On ne peut parler à ce stade de recomposition politique de l’Autorité palestinienne mais tout au plus d’une tentative de replâtrage dont les effets seront certainement quasi inexistants. Washington, qui désire « revitaliser » l’Autorité palestinienne, exerce de fortes pressions pour la constitution d’un gouvernement de technocrates susceptible de collecter une aide occidentale massive, de mettre en œuvre des réformes de fond, de procéder à la reconstruction de Gaza dévastée, voire de préparer de nouvelles élections. Mais ce schéma a de fortes probabilités de rester très théorique tant les dirigeants israéliens s’opposent à toute perspective de prise en main par les Palestiniens de leur propre destin.

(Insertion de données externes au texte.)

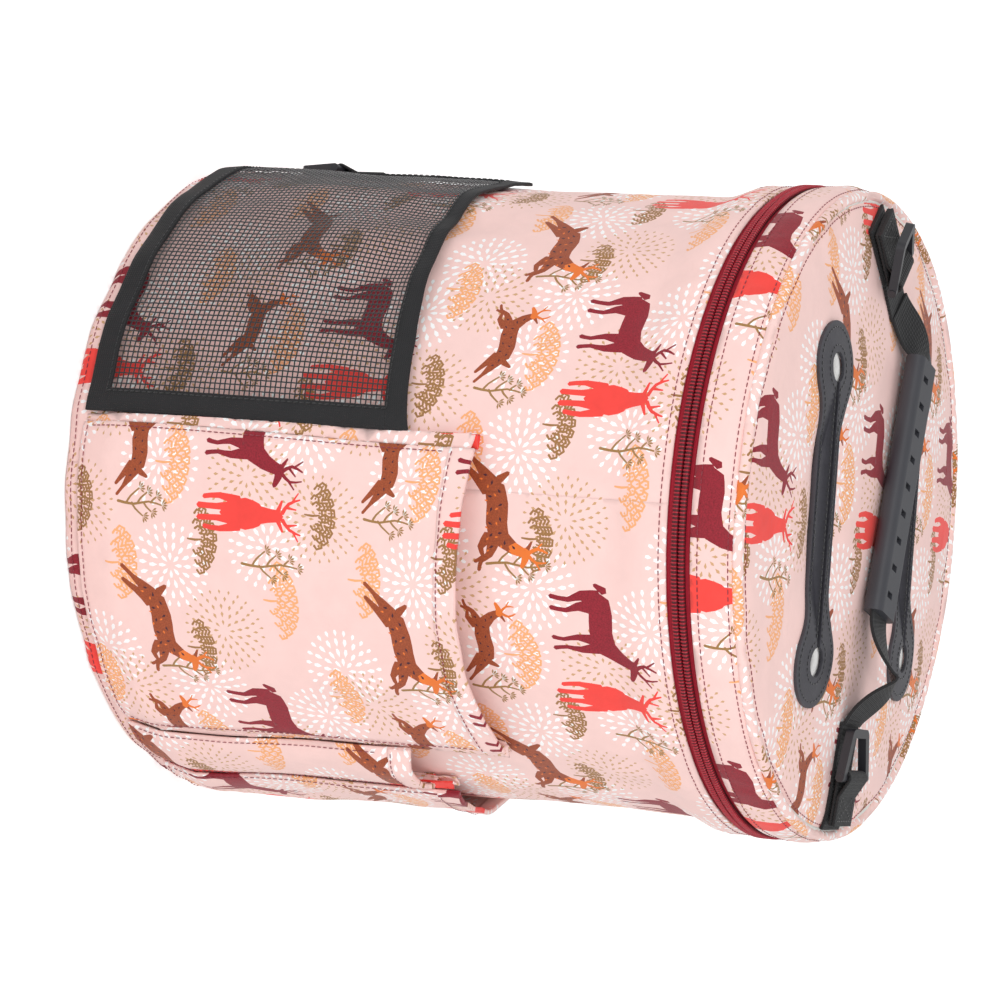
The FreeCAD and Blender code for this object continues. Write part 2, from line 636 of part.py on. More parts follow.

Cela pose la question d’une hypothétique initiative diplomatique internationale pour éviter un tête-à-tête israélo-palestinien dont on sait par avance qu’il sera vain tant les rapports de force sont asymétriques entre les deux adversaires. En outre, le centre de gravité politique situé à l’extrême droite de l’actuel gouvernement israélien rend strictement impossible toute avancée digne de ce nom dans la satisfaction des revendications palestiniennes, c’est-à-dire en réalité l’application du droit international.

À la lumière de ces quelques paramètres, on comprend que le véritable enjeu n’est finalement pas de remplacer le Premier ministre démissionnaire par un technocrate falot qui aurait l’appui de Washington et l’aval de Tel-Aviv. Il s’agirait de pouvoir procéder à un changement politique radical et incarné par un responsable possédant d’une forte légitimité populaire. Le nom de Marwan Barghouti, emprisonné depuis 2002 en Israël, vient évidemment immédiatement à l’esprit. Ce serait en outre le seul susceptible d’unir les différentes factions palestiniennes sur un programme commun minimum. C’est justement pour ces raisons que les autorités israéliennes ne le libèreront probablement pas de leurs geôles.

On le voit nous ne sommes pas loin de la quadrature du cercle… mais l’exigence première reste encore et toujours celle du cessez-le-feu immédiat. Elle est vitale. Les scénarios politiques pourront ensuite, mais seulement ensuite, se mettre en place.